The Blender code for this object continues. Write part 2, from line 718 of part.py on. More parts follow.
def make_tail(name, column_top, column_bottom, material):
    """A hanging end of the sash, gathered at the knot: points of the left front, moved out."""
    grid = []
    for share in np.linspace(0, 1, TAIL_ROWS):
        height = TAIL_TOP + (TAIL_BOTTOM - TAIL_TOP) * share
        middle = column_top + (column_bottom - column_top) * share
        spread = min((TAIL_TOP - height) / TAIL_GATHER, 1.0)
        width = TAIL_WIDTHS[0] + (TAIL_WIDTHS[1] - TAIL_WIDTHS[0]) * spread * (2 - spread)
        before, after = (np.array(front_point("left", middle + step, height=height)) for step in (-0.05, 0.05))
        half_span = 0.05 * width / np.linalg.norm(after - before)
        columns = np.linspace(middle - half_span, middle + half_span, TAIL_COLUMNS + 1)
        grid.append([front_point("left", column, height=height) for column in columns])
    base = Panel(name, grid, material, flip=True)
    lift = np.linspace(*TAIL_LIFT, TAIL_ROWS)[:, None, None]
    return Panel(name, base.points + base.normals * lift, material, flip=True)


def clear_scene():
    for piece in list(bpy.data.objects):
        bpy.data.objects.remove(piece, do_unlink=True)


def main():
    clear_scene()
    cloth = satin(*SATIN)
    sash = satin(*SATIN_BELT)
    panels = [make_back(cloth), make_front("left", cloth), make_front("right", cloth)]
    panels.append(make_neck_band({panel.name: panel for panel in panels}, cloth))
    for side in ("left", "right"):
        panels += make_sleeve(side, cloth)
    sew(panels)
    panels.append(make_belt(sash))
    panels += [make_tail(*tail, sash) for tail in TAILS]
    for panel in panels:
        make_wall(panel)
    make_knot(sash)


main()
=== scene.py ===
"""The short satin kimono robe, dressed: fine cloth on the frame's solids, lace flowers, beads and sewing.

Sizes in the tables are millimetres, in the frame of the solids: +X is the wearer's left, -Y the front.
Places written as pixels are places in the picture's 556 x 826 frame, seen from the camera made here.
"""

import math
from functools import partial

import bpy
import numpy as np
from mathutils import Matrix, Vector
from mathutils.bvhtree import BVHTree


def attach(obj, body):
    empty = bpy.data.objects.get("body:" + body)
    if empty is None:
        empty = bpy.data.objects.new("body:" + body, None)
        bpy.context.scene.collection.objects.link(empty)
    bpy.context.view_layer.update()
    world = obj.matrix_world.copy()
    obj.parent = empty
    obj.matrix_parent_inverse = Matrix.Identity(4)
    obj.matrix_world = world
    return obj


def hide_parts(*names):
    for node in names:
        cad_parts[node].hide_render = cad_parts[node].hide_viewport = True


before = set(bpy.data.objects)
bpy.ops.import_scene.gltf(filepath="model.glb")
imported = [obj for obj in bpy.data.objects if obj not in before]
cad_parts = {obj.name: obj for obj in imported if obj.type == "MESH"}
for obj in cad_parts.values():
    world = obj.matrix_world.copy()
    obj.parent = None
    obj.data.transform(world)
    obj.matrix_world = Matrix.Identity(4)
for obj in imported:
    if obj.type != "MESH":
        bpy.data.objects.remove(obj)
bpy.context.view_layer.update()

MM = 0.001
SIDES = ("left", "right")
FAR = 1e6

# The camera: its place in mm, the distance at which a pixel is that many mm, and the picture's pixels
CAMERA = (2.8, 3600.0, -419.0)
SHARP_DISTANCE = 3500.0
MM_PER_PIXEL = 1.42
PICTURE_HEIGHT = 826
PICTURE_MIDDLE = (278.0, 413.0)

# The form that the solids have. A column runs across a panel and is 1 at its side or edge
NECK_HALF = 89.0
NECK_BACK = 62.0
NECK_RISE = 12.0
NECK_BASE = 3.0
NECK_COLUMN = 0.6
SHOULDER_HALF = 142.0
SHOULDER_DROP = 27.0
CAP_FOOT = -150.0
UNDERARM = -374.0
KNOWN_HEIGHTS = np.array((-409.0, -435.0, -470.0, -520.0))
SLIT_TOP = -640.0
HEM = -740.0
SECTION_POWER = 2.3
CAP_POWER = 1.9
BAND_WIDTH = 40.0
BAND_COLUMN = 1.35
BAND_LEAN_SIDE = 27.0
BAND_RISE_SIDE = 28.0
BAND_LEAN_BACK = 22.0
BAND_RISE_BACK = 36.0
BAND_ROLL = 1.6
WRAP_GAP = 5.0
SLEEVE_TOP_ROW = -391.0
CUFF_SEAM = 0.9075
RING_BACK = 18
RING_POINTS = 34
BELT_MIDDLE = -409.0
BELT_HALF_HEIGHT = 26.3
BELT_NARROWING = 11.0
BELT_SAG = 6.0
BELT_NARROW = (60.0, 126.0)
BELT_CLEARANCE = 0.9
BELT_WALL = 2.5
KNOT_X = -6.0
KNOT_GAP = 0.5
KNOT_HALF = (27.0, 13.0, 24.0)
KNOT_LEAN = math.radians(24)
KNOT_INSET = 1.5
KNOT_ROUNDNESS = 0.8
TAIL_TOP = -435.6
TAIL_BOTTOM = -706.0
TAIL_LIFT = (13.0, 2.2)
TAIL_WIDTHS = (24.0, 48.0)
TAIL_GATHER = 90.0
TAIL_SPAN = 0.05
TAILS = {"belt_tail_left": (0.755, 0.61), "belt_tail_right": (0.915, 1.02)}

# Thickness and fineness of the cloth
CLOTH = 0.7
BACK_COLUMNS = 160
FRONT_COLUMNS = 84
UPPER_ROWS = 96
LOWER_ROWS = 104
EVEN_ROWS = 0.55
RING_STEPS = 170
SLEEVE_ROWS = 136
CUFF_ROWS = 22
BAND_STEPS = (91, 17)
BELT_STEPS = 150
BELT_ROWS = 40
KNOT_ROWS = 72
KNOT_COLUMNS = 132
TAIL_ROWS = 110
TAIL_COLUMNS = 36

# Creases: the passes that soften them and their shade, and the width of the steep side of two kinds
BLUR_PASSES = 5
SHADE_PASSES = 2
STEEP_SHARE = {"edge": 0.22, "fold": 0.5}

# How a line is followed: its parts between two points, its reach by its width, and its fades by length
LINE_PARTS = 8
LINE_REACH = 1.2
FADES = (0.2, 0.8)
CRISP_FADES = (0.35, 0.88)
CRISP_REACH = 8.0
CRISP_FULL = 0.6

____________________

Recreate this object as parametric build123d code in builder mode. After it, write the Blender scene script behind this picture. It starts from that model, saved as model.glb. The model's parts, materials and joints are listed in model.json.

____________________

Retype precisely, and only, the span of lines that opens at the line containing "panel for panel" and closes at the line containing "in imported if", both inclusive.

- **EXERCISE RESPONSE**
    panels.append(make_neck_band({panel.name: panel for panel in panels}, cloth))
    for side in ("left", "right"):
        panels += make_sleeve(side, cloth)
    sew(panels)
    panels.append(make_belt(sash))
    panels += [make_tail(*tail, sash) for tail in TAILS]
    for panel in panels:
        make_wall(panel)
    make_knot(sash)


main()
=== scene.py ===
"""The short satin kimono robe, dressed: fine cloth on the frame's solids, lace flowers, beads and sewing.

Sizes in the tables are millimetres, in the frame of the solids: +X is the wearer's left, -Y the front.
Places written as pixels are places in the picture's 556 x 826 frame, seen from the camera made here.
"""

import math
from functools import partial

import bpy
import numpy as np
from mathutils import Matrix, Vector
from mathutils.bvhtree import BVHTree


def attach(obj, body):
    empty = bpy.data.objects.get("body:" + body)
    if empty is None:
        empty = bpy.data.objects.new("body:" + body, None)
        bpy.context.scene.collection.objects.link(empty)
    bpy.context.view_layer.update()
    world = obj.matrix_world.copy()
    obj.parent = empty
    obj.matrix_parent_inverse = Matrix.Identity(4)
    obj.matrix_world = world
    return obj


def hide_parts(*names):
    for node in names:
        cad_parts[node].hide_render = cad_parts[node].hide_viewport = True


before = set(bpy.data.objects)
bpy.ops.import_scene.gltf(filepath="model.glb")
imported = [obj for obj in bpy.data.objects if obj not in before]
cad_parts = {obj.name: obj for obj in imported if obj.type == "MESH"}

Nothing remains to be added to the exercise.